The next day at Mrs. King's high-profile funeral, Mr. Carter evoked a comparison to the Bush policy when referring to the "secret government wiretapping" of civil rights leader Martin Luther King.

But in 1977, Mr. Carter and his attorney general, Griffin B. Bell, authorized warrantless electronic surveillance used in the conviction of two men for spying on behalf of Vietnam.

The men, Truong Dinh Hung and Ronald Louis Humphrey, challenged their espionage convictions to the U.S. Court of Appeals for the 4th Circuit, which unanimously ruled that the warrantless searches did not violate the men's rights.

In its opinion, the court said the executive branch has the "inherent authority" to wiretap enemies such as terror plotters and is excused from obtaining warrants when surveillance is "conducted 'primarily' for foreign intelligence reasons."

That description, some Republicans say, perfectly fits the Bush administration's program to monitor calls from terror-linked people to the U.S.

The Truong case, however, involved surveillance that began in 1977, before the enactment of the Foreign Intelligence Surveillance Act (FISA), which established a secret court for granting foreign intelligence warrants.

Democrats and some Republicans in Congress say FISA guidelines, approved in 1978 when Mr. Carter was president, are the only way the president may conduct surveillance on U.S. soil.

Administration officials say the president has constitutional authority to conduct surveillance without warrants in the name of national security. The only way Congress could legitimately curtail that authority, they argue, is through an amendment to the Constitution.

The administration's view has been shared by previous Democrat administrations, including Mr. Carter's.

When Mr. Bell testified in favor of FISA, he told Congress that while the measure doesn't explicitly acknowledge the "inherent power of the president to conduct electronic surveillance," it "does not take away the power of the president under the Constitution."

Jamie S. Gorelick, deputy attorney general in the Clinton administration, agreed. In 1994 testimony before the House Permanent Select Committee on Intelligence, Miss Gorelick said case law supports the presidential authority to conduct warrantless searches and electronic surveillance for foreign intelligence purposes.
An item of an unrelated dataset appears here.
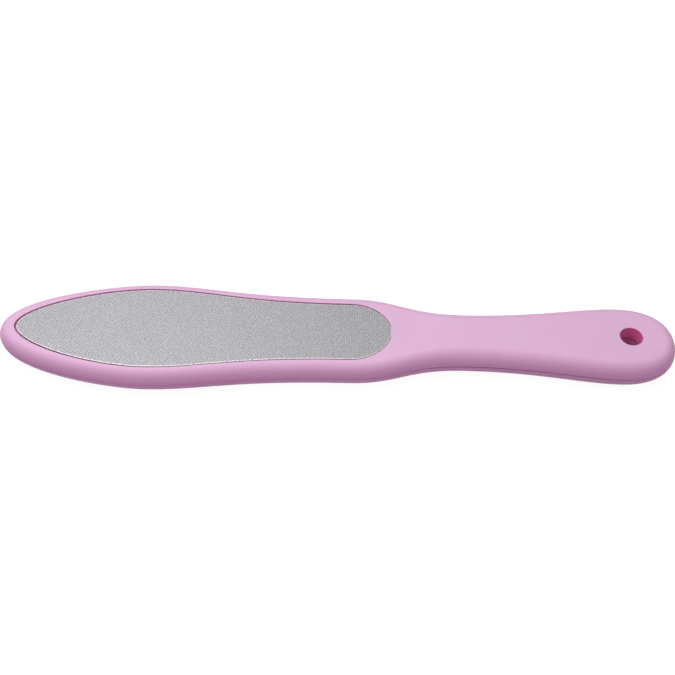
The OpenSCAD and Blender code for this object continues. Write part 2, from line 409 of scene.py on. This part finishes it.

Earlier this week, however, Mr. Carter said it was "ridiculous" for Attorney General Alberto R. Gonzales to say the spying is justified by Article II of the Constitution.

Republicans say they welcome such criticism because it proves Democrats can't be trusted with national security.

"Just when you thought that the Democrats' image of being soft on defense issues couldn't get any worse, enter the sage wisdom of President Jimmy Carter to save the day," said Brian Nick, spokesman for the National Republican Senatorial Committee.